Comes the hour, comes the man. Sanders was almost completely untainted by the strategy of stealth. Not only was he not a Democrat, but he had also honeymooned in the Soviet Union. In 2011, he wrote an op-ed in which he declared that the American dream is “more apt to be realized in South America, in places such as Ecuador, Venezuela, and Argentina” than in the United States. At the Democratic candidates’ forum in New Hampshire on Friday night, he said America is “a racist society from top to bottom.”

As for Trump, we can say of him what Lincoln said of Grant: “he fights.” Trump’s voters wanted a fighter, someone who would not be rolled by the biparty establishment.

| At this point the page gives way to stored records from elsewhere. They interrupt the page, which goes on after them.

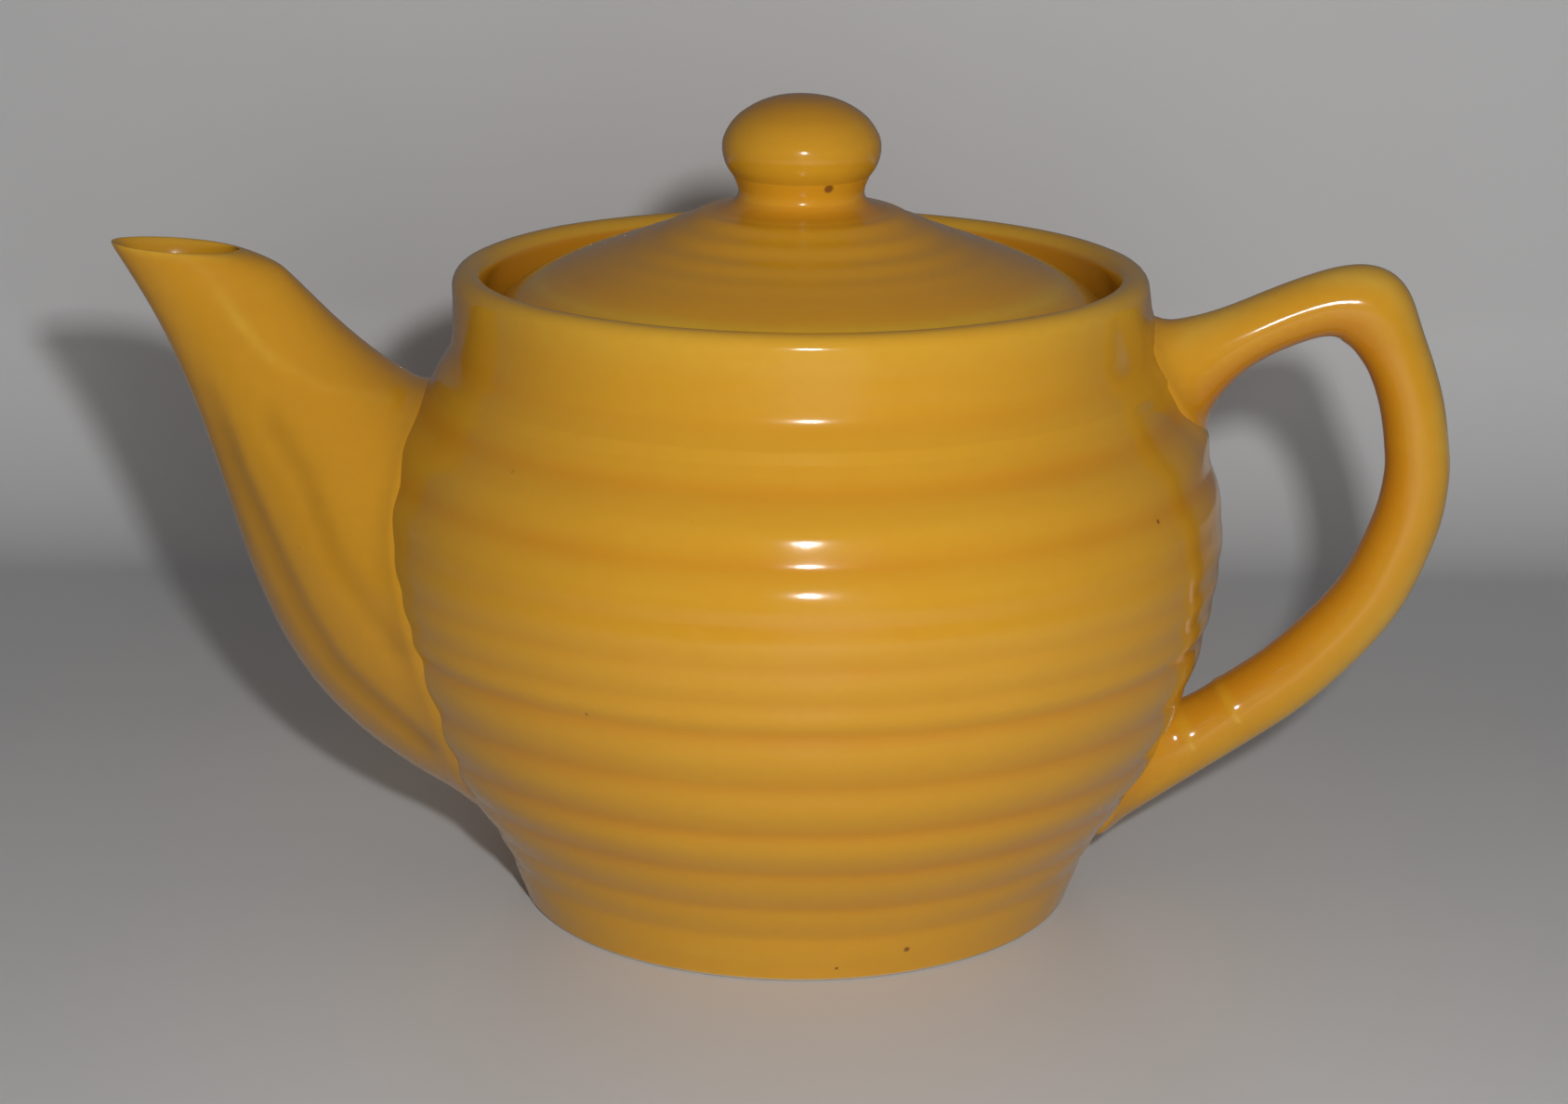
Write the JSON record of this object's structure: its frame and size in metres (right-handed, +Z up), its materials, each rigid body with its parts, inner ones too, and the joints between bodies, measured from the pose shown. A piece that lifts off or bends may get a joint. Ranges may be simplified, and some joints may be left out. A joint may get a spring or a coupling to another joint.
{
  "type": "teapot",
  "caption": "Round ceramic teapot with throwing rings, a beak spout, a loop handle and a drop-in domed lid with a ball knob, in ochre glaze.",
  "frame": {"origin": "centre of the flat foot, on the pot's upright axis, at table level", "axes": "+Z up along the pot's axis, +X towards the handle, so the spout points to -X and the front is -Y"},
  "size_m": [0.2133, 0.136, 0.1299],
  "materials": {
    "glaze_pot": "glossy",
    "glaze_spout": "glossy",
    "glaze_handle": "glossy",
    "glaze_lid": "glossy"
  },
  "bodies": {
    "pot": {"body": "glaze_pot", "spout": "glaze_spout", "handle": "glaze_handle"},
    "cover": {"lid": "glaze_lid", "knob": "glaze_lid"}
  },
  "joints": [
    {"name": "lid_lift", "type": "slide", "parent": "pot", "child": "cover", "axis": [0, 0, 1], "range_m": [0, 0.06]}
  ]
}
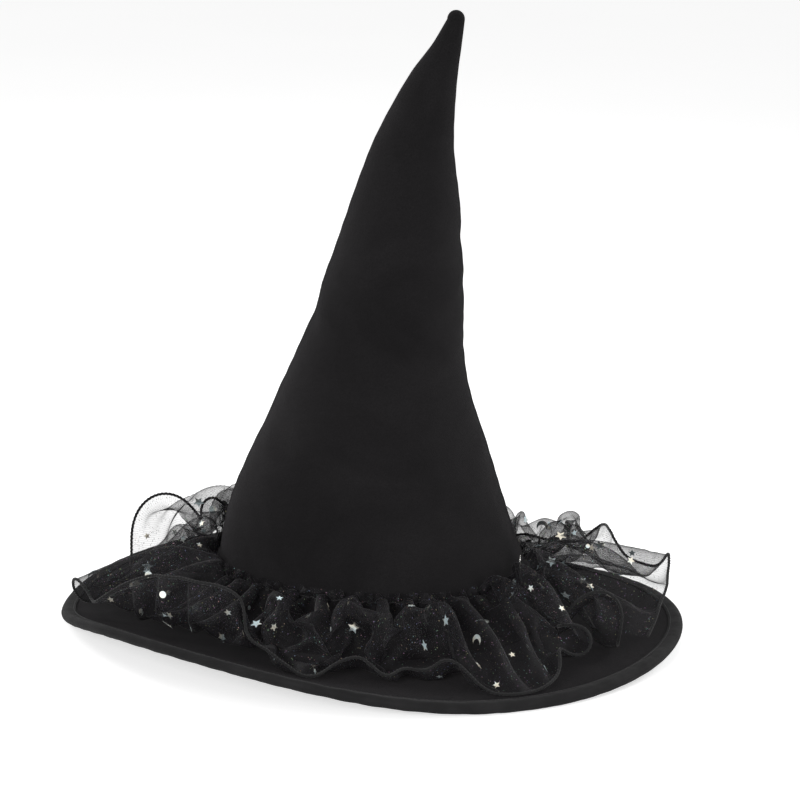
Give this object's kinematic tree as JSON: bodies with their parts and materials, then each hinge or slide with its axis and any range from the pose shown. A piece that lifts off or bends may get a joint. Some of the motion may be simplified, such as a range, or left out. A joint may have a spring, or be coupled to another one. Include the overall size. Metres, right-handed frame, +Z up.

Many Democrat voters were as eager to rally around a candidate from beyond their party as Republican voters were eager to rally around one from beyond their party. Sanders’ enthusiastic crowds are the perfect counterpoint to Trump’s crowds chanting “U.S.A., U.S.A.” The anti-Americanism of Sanders and his voters is matched by Trump and his voters’ unabashed love for America. Sanders and Trump and their voters have this in common: they reject the old agreement according to which the majority party pretends to respect the Constitution while taking it apart and the minority party somehow never manages to mount a successful defense of it. Win or lose, we are in a new game now.

Only time will tell if the Democrat insiders will be able to stop Sanders this time around. Perhaps they will, perhaps they won’t. But in either case, it is now clear that Obama succeeded in fundamentally transforming America’s two-party system. We now have an openly anti-American party and an openly pro-American party.

Obama promised to bring about a fundamental transformation of America, and in this fundamental transformation of America’s political parties, he can legitimately claim he succeeded.